I wake up at the butt crack of daylight (8 am), eat some breakfast (chips), hook the boat up, and beat and bang around as loud as possible to try and get the other guys to wake. It finally works, after 10 am. We all drag around till we finally make it to the launch. Head out to try some different areas. Ryan sight-cast one right off the bat, boom, looks like it may pay off. We see a ton of action, but only to see sheepsheads. Water is crystal clear, and slick-as-glass. Loved being on the casting platform in this. We then moved to another spot. Notice some rain North East of us, but not far away. See a funnel cloud, and just start to pay close attention. I hear a boom, duck down real quick, look west and see clear skies, picked up and moved away. Tried one spot close to the launch in Hopedale area, with nothing to show. So we pull up, and make the trek home. I drop the guys off in Mississippi, and I come on back down to Fowl River. Sister-in-law had some snapper cooked for me when I got home that a captain she deals with gave her. Glad to be back home to my baby girl and the wife.

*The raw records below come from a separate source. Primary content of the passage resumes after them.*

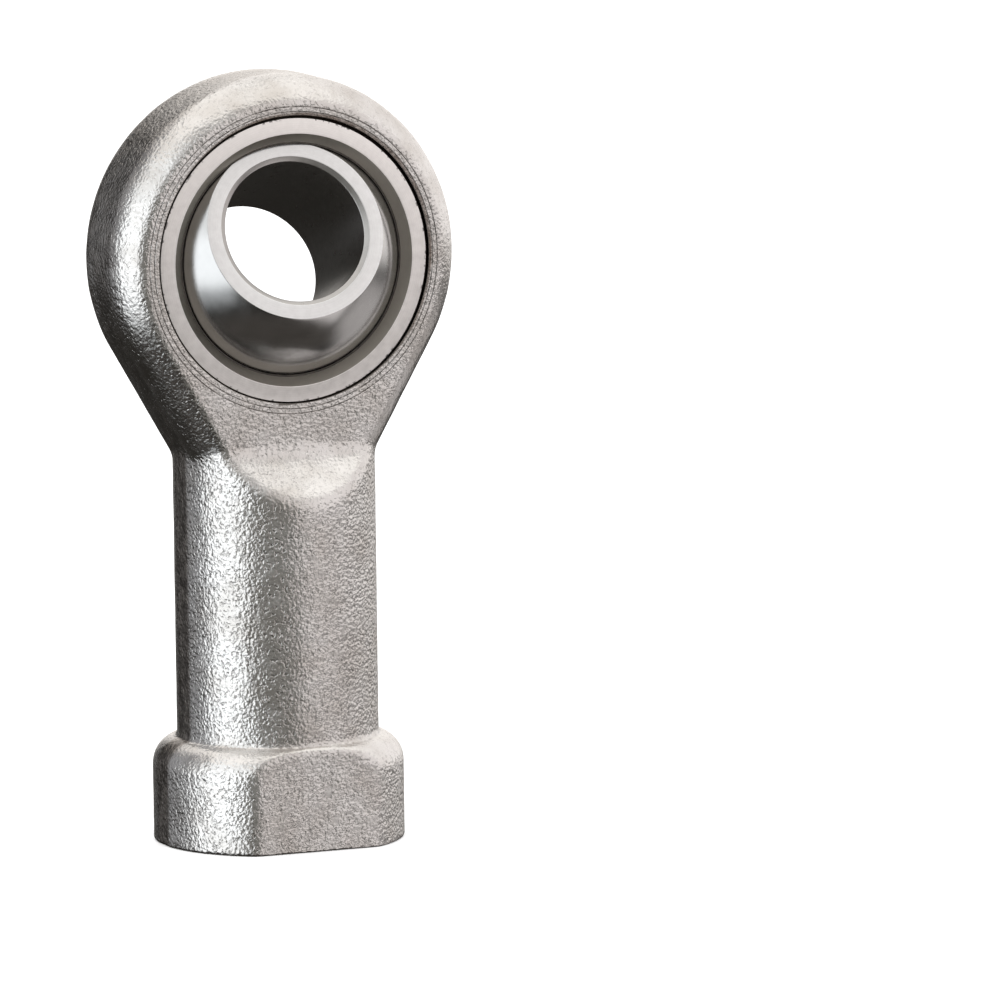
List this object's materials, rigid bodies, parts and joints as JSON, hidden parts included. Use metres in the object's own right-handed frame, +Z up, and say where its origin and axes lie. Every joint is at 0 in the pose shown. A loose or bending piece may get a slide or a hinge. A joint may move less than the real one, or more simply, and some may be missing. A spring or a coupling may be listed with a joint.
{
  "type": "rod end bearing",
  "caption": "Female rod end bearing: a forged eye on an internally threaded shank, holding a tilting spherical ball in a staked, PTFE-lined race.",
  "frame": {"origin": "centre of the shank's end face", "axes": "+Z up the shank to the eye, Y along the race's axis with the front face towards -Y, +X to the right seen from the front"},
  "size_m": [0.051, 0.0326, 0.1078],
  "materials": {
    "plated_forging": "plated, with the pebbled skin of a forging",
    "ground_race": "ground satin",
    "ptfe_liner": "dark woven PTFE, matte",
    "polished_ball": "mirror polish on the sphere, fine satin on the flat ends"
  },
  "bodies": {
    "eye": {"housing": "plated_forging", "outer_race": "ground_race", "ptfe_liner": "ptfe_liner"},
    "ball": {"inner_ball": "polished_ball"}
  },
  "joints": [
    {"name": "ball_tilt", "type": "hinge", "parent": "eye", "child": "ball", "pos_m": [0, 0, 0.0823], "axis": [-0.9839, 0, -0.1788], "range_deg": [-43.8, 1]}
  ]
}
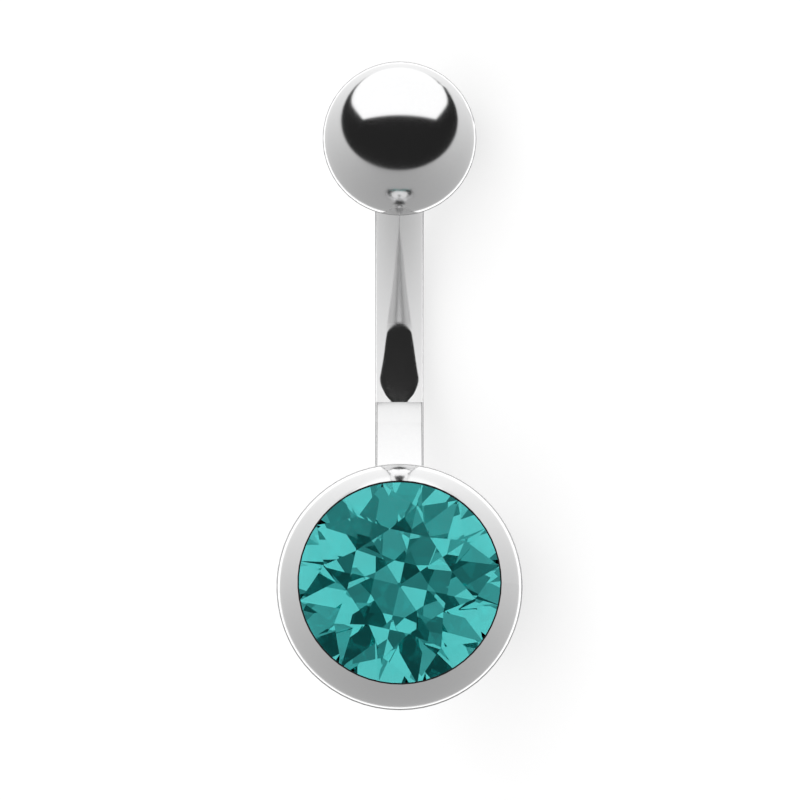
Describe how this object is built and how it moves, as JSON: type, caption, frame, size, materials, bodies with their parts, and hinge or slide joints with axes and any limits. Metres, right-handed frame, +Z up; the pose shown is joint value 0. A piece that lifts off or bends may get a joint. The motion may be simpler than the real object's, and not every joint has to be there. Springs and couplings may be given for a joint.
{
  "type": "navel ring",
  "caption": "Curved barbell navel ring in polished steel: a fixed lower ball holds a round teal brilliant, and a smaller plain ball screws on the upper end.",
  "frame": {"origin": "on the surface that the ring lies on, under the middle of its box", "axes": "+Z up, +X from the gem ball to the top ball, and the gem faces up and towards -Y"},
  "size_m": [0.021, 0.008, 0.0079],
  "materials": {
    "bar_steel": "polished surgical steel, softly grained by wear",
    "ball_steel": "mirror polished surgical steel",
    "teal_glass": "cut and polished glass, mirrored on its back facets"
  },
  "bodies": {
    "ring": {"bar_with_gem_ball": "bar_steel", "gem": "teal_glass"},
    "ball": {"top_ball": "ball_steel"}
  },
  "joints": [
    {"name": "ball_off", "type": "slide", "parent": "ring", "child": "ball", "axis": [0.8237, -0.4307, 0.3689], "range_m": [0, 0.0032]}
  ]
}
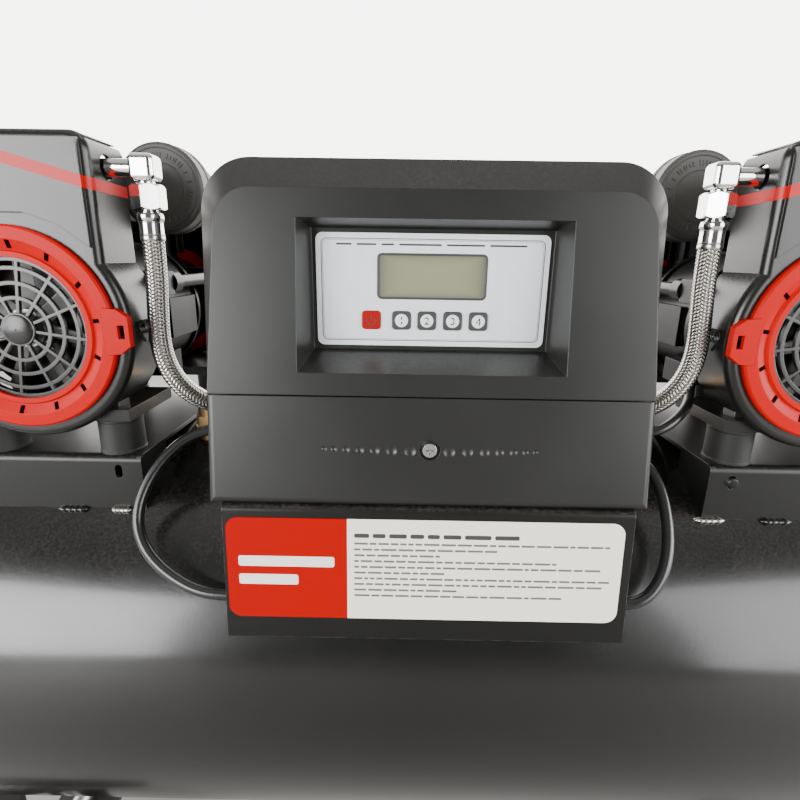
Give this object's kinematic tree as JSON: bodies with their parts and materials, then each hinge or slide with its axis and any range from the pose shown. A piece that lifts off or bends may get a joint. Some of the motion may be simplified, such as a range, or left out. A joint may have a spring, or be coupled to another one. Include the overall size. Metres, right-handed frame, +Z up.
{
  "type": "hotdog air compressor",
  "caption": "Horizontal-tank oil-free air compressor: motor pumps on deck plates beside a leaning keypad control box, braided hoses, wheels at one end, rubber feet and handle at the other.",
  "frame": {"origin": "on the floor under the middle of the machine", "axes": "+Z up, +X along the tank towards the rubber feet and handle, control panel facing -Y"},
  "size_m": [1.39, 0.432, 0.8782],
  "materials": {
    "tank_paint": "gloss black with fine orange peel",
    "black_sheet": "satin black powder coat",
    "rubber": "matt",
    "zinc_steel": "zinc plated",
    "rim_paint": "silver paint",
    "tyre": "matt black",
    "cast_black": "black painted casting",
    "cowl_plastic": "textured dark grey",
    "rotor_steel": "turned",
    "piston_alloy": "machined",
    "red_plastic": "satin red",
    "copper_winding": "varnished winding",
    "filter_plastic": "dark grey",
    "pipe_black": "black",
    "chrome": "polished nickel",
    "braid": "woven stainless wire",
    "cable_black": "gloss black sheath",
    "gland_plastic": "black nylon",
    "brass_parts": "machined brass",
    "lever_red": "dipped red",
    "box_plastic": "fine spark texture",
    "fascia_print": "pale blue grey film",
    "display": "unlit liquid crystal",
    "board_green": "solder mask",
    "key_red": "glossy",
    "key_grey": "glossy",
    "label_film": "printed film"
  },
  "bodies": {
    "compressor": {"tank": "tank_paint", "pump_decks": "black_sheet", "legs": "black_sheet", "handle": "black_sheet", "control_bracket": "black_sheet", "rubber_feet": "rubber", "rubber_mounts": "rubber", "axle": "zinc_steel", "fasteners": "zinc_steel", "pump_1_casing": "cast_black", "pump_1_cowls": "cowl_plastic", "hose_1": "braid", "pump_2_casing": "cast_black", "pump_2_cowls": "cowl_plastic", "hose_2": "braid", "pump_3_casing": "cast_black", "pump_3_cowls": "cowl_plastic", "hose_3": "braid", "pump_4_casing": "cast_black", "pump_4_cowls": "cowl_plastic", "hose_4": "braid", "fan_rings": "red_plastic", "stators": "copper_winding", "intake_filters": "filter_plastic", "crossover_pipes": "pipe_black", "hose_fittings": "chrome", "cable_left": "cable_black", "cable_right": "cable_black", "motor_lead": "cable_black", "cable_glands": "gland_plastic", "tank_fittings": "brass_parts", "front_cover": "box_plastic", "box_base": "box_plastic", "terminal_cover": "box_plastic", "fascia": "fascia_print", "lcd_window": "display", "circuit_board": "board_green", "notice_label": "label_film"},
    "pump_1_rotor": {"pump_1_rotor": "rotor_steel"},
    "pump_1_piston_front": {"pump_1_piston_front": "piston_alloy"},
    "pump_1_piston_rear": {"pump_1_piston_rear": "piston_alloy"},
    "pump_2_rotor": {"pump_2_rotor": "rotor_steel"},
    "pump_2_piston_front": {"pump_2_piston_front": "piston_alloy"},
    "pump_2_piston_rear": {"pump_2_piston_rear": "piston_alloy"},
    "pump_3_rotor": {"pump_3_rotor": "rotor_steel"},
    "pump_3_piston_front": {"pump_3_piston_front": "piston_alloy"},
    "pump_3_piston_rear": {"pump_3_piston_rear": "piston_alloy"},
    "pump_4_rotor": {"pump_4_rotor": "rotor_steel"},
    "pump_4_piston_front": {"pump_4_piston_front": "piston_alloy"},
    "pump_4_piston_rear": {"pump_4_piston_rear": "piston_alloy"},
    "wheel_front": {"wheel_rim_front": "rim_paint", "tyre_front": "tyre"},
    "wheel_rear": {"wheel_rim_rear": "rim_paint", "tyre_rear": "tyre"},
    "power_key": {"power_key": "key_red"},
    "key_1": {"key_1": "key_grey"},
    "key_2": {"key_2": "key_grey"},
    "key_3": {"key_3": "key_grey"},
    "key_4": {"key_4": "key_grey"},
    "valve_lever": {"valve_lever": "lever_red"}
  },
  "joints": [
    {"name": "pump_1_shaft", "type": "hinge", "parent": "compressor", "child": "pump_1_rotor", "pos_m": [-0.525, 0, 0.727], "axis": [0, 1, 0], "continuous": true},
    {"name": "pump_1_front_stroke", "type": "slide", "parent": "compressor", "child": "pump_1_piston_front", "axis": [0, 0, 1], "range_m": [-0.008, 0.008]},
    {"name": "pump_1_rear_stroke", "type": "slide", "parent": "compressor", "child": "pump_1_piston_rear", "axis": [0, 0, 1], "range_m": [-0.008, 0.008]},
    {"name": "pump_2_shaft", "type": "hinge", "parent": "compressor", "child": "pump_2_rotor", "pos_m": [-0.315, 0, 0.727], "axis": [0, 1, 0], "continuous": true},
    {"name": "pump_2_front_stroke", "type": "slide", "parent": "compressor", "child": "pump_2_piston_front", "axis": [0, 0, 1], "range_m": [-0.008, 0.008]},
    {"name": "pump_2_rear_stroke", "type": "slide", "parent": "compressor", "child": "pump_2_piston_rear", "axis": [0, 0, 1], "range_m": [-0.008, 0.008]},
    {"name": "pump_3_shaft", "type": "hinge", "parent": "compressor", "child": "pump_3_rotor", "pos_m": [0.315, 0, 0.727], "axis": [0, 1, 0], "continuous": true},
    {"name": "pump_3_front_stroke", "type": "slide", "parent": "compressor", "child": "pump_3_piston_front", "axis": [0, 0, 1], "range_m": [-0.008, 0.008]},
    {"name": "pump_3_rear_stroke", "type": "slide", "parent": "compressor", "child": "pump_3_piston_rear", "axis": [0, 0, 1], "range_m": [-0.008, 0.008]},
    {"name": "pump_4_shaft", "type": "hinge", "parent": "compressor", "child": "pump_4_rotor", "pos_m": [0.525, 0, 0.727], "axis": [0, 1, 0], "continuous": true},
    {"name": "pump_4_front_stroke", "type": "slide", "parent": "compressor", "child": "pump_4_piston_front", "axis": [0, 0, 1], "range_m": [-0.008, 0.008]},
    {"name": "pump_4_rear_stroke", "type": "slide", "parent": "compressor", "child": "pump_4_piston_rear", "axis": [0, 0, 1], "range_m": [-0.008, 0.008]},
    {"name": "wheel_front_spin", "type": "hinge", "parent": "compressor", "child": "wheel_front", "pos_m": [-0.43, -0.1875, 0.095], "axis": [0, 1, 0], "continuous": true},
    {"name": "wheel_rear_spin", "type": "hinge", "parent": "compressor", "child": "wheel_rear", "pos_m": [-0.43, 0.1875, 0.095], "axis": [0, 1, 0], "continuous": true},
    {"name": "power_key_press", "type": "slide", "parent": "compressor", "child": "power_key", "axis": [0, 1, 0], "range_m": [0, 0.0008], "stiffness_N_per_m": 1500},
    {"name": "key_1_press", "type": "slide", "parent": "compressor", "child": "key_1", "axis": [0, 1, 0], "range_m": [0, 0.0008], "stiffness_N_per_m": 1500},
    {"name": "key_2_press", "type": "slide", "parent": "compressor", "child": "key_2", "axis": [0, 1, 0], "range_m": [0, 0.0008], "stiffness_N_per_m": 1500},
    {"name": "key_3_press", "type": "slide", "parent": "compressor", "child": "key_3", "axis": [0, 1, 0], "range_m": [0, 0.0008], "stiffness_N_per_m": 1500},
    {"name": "key_4_press", "type": "slide", "parent": "compressor", "child": "key_4", "axis": [0, 1, 0], "range_m": [0, 0.0008], "stiffness_N_per_m": 1500},
    {"name": "valve_lever_turn", "type": "hinge", "parent": "compressor", "child": "valve_lever", "pos_m": [0, 0.101, 0.677], "axis": [0, 0, -1], "range_deg": [0, 90]}
  ],
  "couplings": [
    {"joint": "pump_1_rear_stroke", "follows": "pump_1_front_stroke", "ratio": -1},
    {"joint": "pump_2_rear_stroke", "follows": "pump_2_front_stroke", "ratio": -1},
    {"joint": "pump_3_rear_stroke", "follows": "pump_3_front_stroke", "ratio": -1},
    {"joint": "pump_4_rear_stroke", "follows": "pump_4_front_stroke", "ratio": -1}
  ]
}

Thankful for another great weekend in the books.

Pictures (in no particular order)









Running from storm on Sunday


----------



## 49913 (Apr 18, 2014)

Jealous as hell, nice trip, appreciate the photos.


----------



## Spoolin Up (May 3, 2011)

Water is glassy!! Ideal conditions for me.


----------



## LIM-IT-OUT (Aug 26, 2014)

That looks like a blast


----------